22. Heraclitus' Room/Ego-State: Heraclitus' philosophy emphasized the 'constancy and consistency of change' -- 'You cannot step into the same river twice because other waters are ever flowing onto you.' 'All is flux; nothing stays still.' 'Nothing endures but change.'

Also pertaining to the idea of 'opposites attracting and needing each other'...'The road up and the road down is one and the same.' 'If it were not for injustice, men would not know justice.'

Heraclitus also believed that the most basic element in life was 'fire' as opposed to Thales who believed the most basic element in life was 'water' and Anaxamenes who believed that the most basic element in life is 'air'. Similar thoughts were being registered in China around this time where it was either Lao Tse and/or The Han Philosophers who talked about the five most basic elements of life: water, earth, metal, wood, and fire (no air in China).

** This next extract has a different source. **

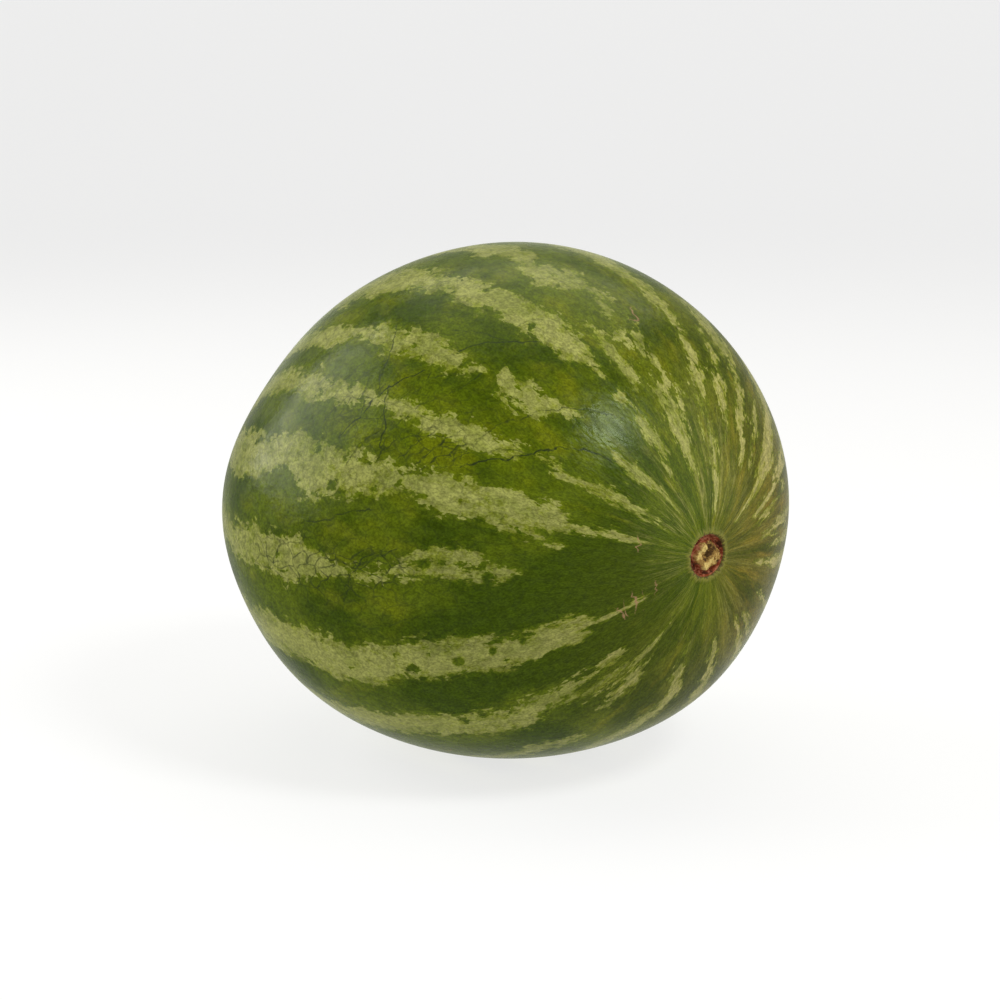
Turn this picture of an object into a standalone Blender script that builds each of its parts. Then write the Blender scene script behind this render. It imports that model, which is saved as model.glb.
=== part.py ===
"""A round striped watermelon, lying on its side on the flat spot it rested on as it grew.

Metres, +Z up. The stem end faces +X and the blossom end faces -X. The origin is the
bottom centre of the fruit's bounding box, in the plane of its resting spot.

The fruit is one closed skin of rings round the stem axis. A point on it is named by its
polar angle, measured from the stem end, and by its turn about the axis, measured from +Y
towards +Z. Close to an end, the polar angle also gives the distance from the axis.
"""

import math
from dataclasses import dataclass

import bmesh
import bpy
from mathutils import Vector

MM = 0.001

# The smooth body, before its ends are dimpled and its resting spot is pressed flat.
BODY_LENGTH = 0.261
GIRTH_WIDE = 0.244
GIRTH_NARROW = 0.2254
GIRTH_TURN = math.radians(15.0)

# Compared with an ellipsoid, the stem end is a little fuller and the blossom end slimmer.
STEM_FULLNESS = 0.040
BLOSSOM_SLIMNESS = 0.052

# Three soft ridges run from end to end, and the middle sits slightly high.
RIDGE_COUNT = 3
RIDGE_HEIGHT = 0.0148
RIDGE_TURN = math.radians(76.0)
BELLY_LIFT = 2.3 * MM

# The resting spot is flat, and rounds off into the body over twice the blend.
FLAT_DEPTH = 1.8 * MM
FLAT_BLEND = 0.55 * MM

# The radius with which the two ends are rounded.
END_RADIUS = 0.127

# The stem end: a shallow basin, a low lip round the scar, the recess that the stem tore
# out of, and the ragged stub left standing in it round a hole in the pith.
BASIN_DEPTH = 2.4 * MM
BASIN_RADIUS = 18.0 * MM
LIP_HEIGHT = 0.45 * MM
LIP_RADIUS = 10.6 * MM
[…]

This similarity in ancient Western and Eastern philosophy we will address in the next essay.


23. Parmenides Room/Ego-State: Parmenides emphasized the idea of everything/everyone essentially staying the same while only perimeter 'unessential' factors changed.

24. The Sophists Room/Ego-State: The Sophists exchanged their 'superb rhetorical skills for a fee' -- regardless of who they were defending or attacking. (Sounds like a modern day lawyer).

25. Socrates Room/Ego-State: Socrates was more interested in educating young people, chasing the truth, showing people what they didn't know (but thought they did), and claiming that 'the wise person was the person who knew how much he (or she) didn't know.' Socrates also devised a style of rhetorically questioning people that became known as the 'Socratic Dialectic'.

26. Plato's Room/Ego-State: Plato was the ultimate idealist, the ideological foundation of most Western (and some Middle Eastern) religions today, and the philosopher who is most often pictured with this head held high to the sky. Plato, for the most part, philosophized towards -- or in -- the sky.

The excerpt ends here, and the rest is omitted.